L'ambassade chinoise à Londres. [EPA/Keystone - Andy Rain]
Le Royaume-Uni peut-il absorber l’immigration de Hong Kong? / Tout un monde / 5 min. / le 20 juillet 2020
Il y a près de trois semaines, Pékin a adopté et mise en oeuvre sa nouvelle loi sur la sécurité nationale à Hong Kong. Les restrictions de liberté auxquelles le territoire n'était pas habitué pousse des habitants à envisager un départ. Londres a très vite annoncé son intention de faire office de refuge, mais comment cela se traduit-il dans les faits?

Car au-delà des tensions que cette offre provoque avec Pékin, il y a tous les aspects pratiques liés à cette mesure, à commencer par le nombre de Hongkongais tentés d'accepter cette proposition britannique.

Selon des estimations faites par le gouvernement, 200'000 personnes pourraient s'installer outre-Manche au cours des cinq prochaines années. Ce serait alors l'un des plus grands contingents d'immigrés non-européens au Royaume-Uni depuis plusieurs décennies.

Ce chiffre pourrait même être plus élevé, étant donné que 3 millions de Hongkongais sont potentiellement éligibles à cet accès facilité.

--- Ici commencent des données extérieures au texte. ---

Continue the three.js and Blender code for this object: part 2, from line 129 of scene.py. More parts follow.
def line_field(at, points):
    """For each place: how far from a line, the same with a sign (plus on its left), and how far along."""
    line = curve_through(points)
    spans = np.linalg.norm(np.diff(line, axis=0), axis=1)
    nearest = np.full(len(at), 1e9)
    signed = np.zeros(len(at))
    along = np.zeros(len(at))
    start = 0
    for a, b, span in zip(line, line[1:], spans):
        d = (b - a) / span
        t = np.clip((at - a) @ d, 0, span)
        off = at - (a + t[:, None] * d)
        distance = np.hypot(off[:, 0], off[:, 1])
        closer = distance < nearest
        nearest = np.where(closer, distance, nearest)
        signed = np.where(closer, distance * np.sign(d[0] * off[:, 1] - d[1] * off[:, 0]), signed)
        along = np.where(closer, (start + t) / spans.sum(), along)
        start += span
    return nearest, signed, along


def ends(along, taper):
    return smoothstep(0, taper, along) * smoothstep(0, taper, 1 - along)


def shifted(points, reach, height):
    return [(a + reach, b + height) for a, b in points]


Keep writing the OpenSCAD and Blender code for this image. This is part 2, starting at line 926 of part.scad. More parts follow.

Cette offre du gouvernement britannique est donc tout sauf fait négligeable.

"La riposte diplomatique la plus audacieuse en 30 ans"

Pour Johny Patterson, directeur de l'ONG humanitaire Hong Kong Watch, basée à Londres, ce geste est même courageux:  "C'est probablement la riposte diplomatique la plus audacieuse venant du Royaume-Uni à l'égard de la Chine de ces 30 dernières années. En ouvrant ses frontières à potentiellement 3 millions de Hongkongais, le Royaume-Uni prend un engagement très important, surtout lorsqu'on sait qu'il vient de quitter l'Union européenne, en partie pour des motifs liés à l'immigration".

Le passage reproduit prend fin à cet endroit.